This has bugged me for some time now, but I haven't really found a satisfying solution.
If you declare a structured array with a field that contains strings, how can you set the dtype
of that field to something so that you don't have to worry about the length of the strings in that field?
With floats
and ints
it is so much easier. So far, I've always used 'i4'
or 'f4'
as the respective dtypes and never had any issues (although I am not sure if this is bad practice, feel free to point it out). And in the unlikely case that numbers are actually too long for these dtypes, Python tells me so by raising an OverflowError
. But if a string is too long, it is just silently cut off.
Is there any way to declare the string dtype so that you don't have to know exactly how long your strings are (going to be) that you want to store in the structured array prior to creating it? I mean you could always guesstimate and assume that, say, 'U30'
is probably going to be enough and hope for the best, but I don't really like that. So far, my workaround has always been to use the object dtype 'O'
because it just takes whatever, but I never really liked that either.
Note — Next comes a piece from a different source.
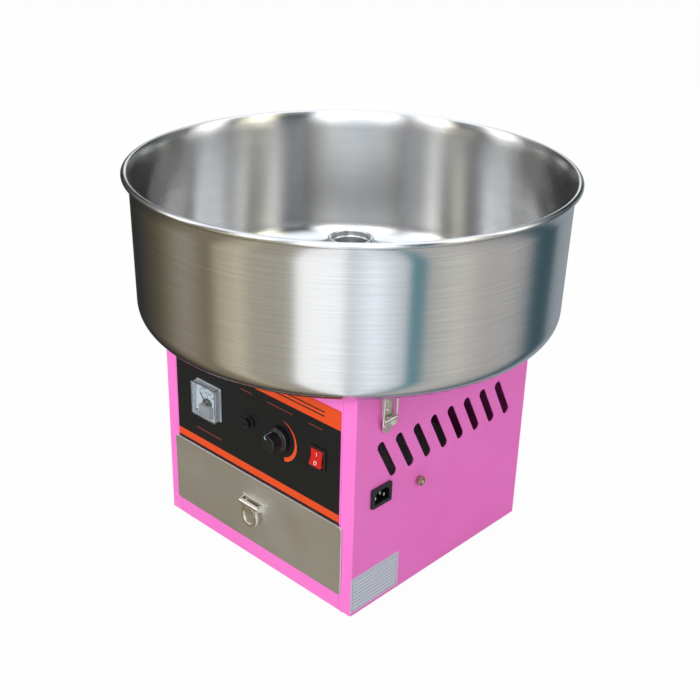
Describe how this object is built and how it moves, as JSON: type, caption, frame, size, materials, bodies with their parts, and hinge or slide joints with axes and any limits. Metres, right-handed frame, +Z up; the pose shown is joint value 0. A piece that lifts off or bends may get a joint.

I think in the case of ints
or floats
, you could use ìnt
and float
as dtypes just as well, without having to worry about the number of bits necessary to store the data. Why is it not implemented in the same way for strings when using str
as the dtype? I followed this chain of posts, and in the github issue, it is explained that the str
dtype defaults to an empty string if I am not mistaken.
According to the numpy documentation on data type objects:
To use actual strings in Python 3 use
U
ornp.unicode_
.
So I thought I give a couple of things a try in the example below, but (as expected) none of them work.
import numpy as np
array = np.array(
[
('Apple', 'green', 'round', 'fresh', 'good', 10e4, np.pi)], dtype=[
('fruit', np.str_), ('color', np.unicode_), ('shape', np.dtype(str)),
('state', str), ('taste', 'U2'), ('weight', 'i4'), ('radius', float)
]
)
# this causes OverflowError: Python int too large to convert to C long
# array[0]['weight'] = 10e10
# this is just 'ignored'
array[0]['color'] = 'red'
print(array)
All the variants that you tried do the same thing, define a 'U0'. This isn't just a structured array issue.
dtype=[('fruit', '<U'), ('color', '<U'), ('shape', '<U'), ('state', '<U'), ('taste', '<U2'), ('weight', '<i4'), ('radius', '<f8')])
Either specify a longer length like 'U10' or 'O', object:
In [239]: arr = np.array(
...: [
...: ('Apple', 'green', 'round', 'fresh', 'good', 10e4, np.pi)], dtype=[
...: ('fruit', 'U10'), ('color', 'O'), ('shape', 'O'),
...: ('state', 'S10'), ('taste', 'U2'), ('weight', 'i4'), ('radius', float)
...: ]
...: )
In [240]: arr
Out[240]:
array([('Apple', 'green', 'round', b'fresh', 'go', 100000, 3.14159265)],
dtype=[('fruit', '<U10'), ('color', 'O'), ('shape', 'O'), ('state', 'S10'), ('taste', '<U2'), ('weight', '<i4'), ('radius', '<f8')])
In [241]: arr['color']
Out[241]: array(['green'], dtype=object)
In [242]: arr['color']='yellow_green'
In [243]: arr['fruit']
Out[243]: array(['Apple'], dtype='<U10')
In [244]: arr['fruit']='pineapple'
In [245]: arr
Out[245]:
array([('pineapple', 'yellow_green', 'round', b'fresh', 'go', 100000, 3.14159265)],
dtype=[('fruit', '<U10'), ('color', 'O'), ('shape', 'O'), ('state', 'S10'), ('taste', '<U2'), ('weight', '<i4'), ('radius', '<f8')])
pandas
opts for using object dtype for all of its strings. The numpy
fixed string length is ok when the strings tend to be all the same size and know ahead of time, e.g. np.array(['one','two','three', 'four', 'five'])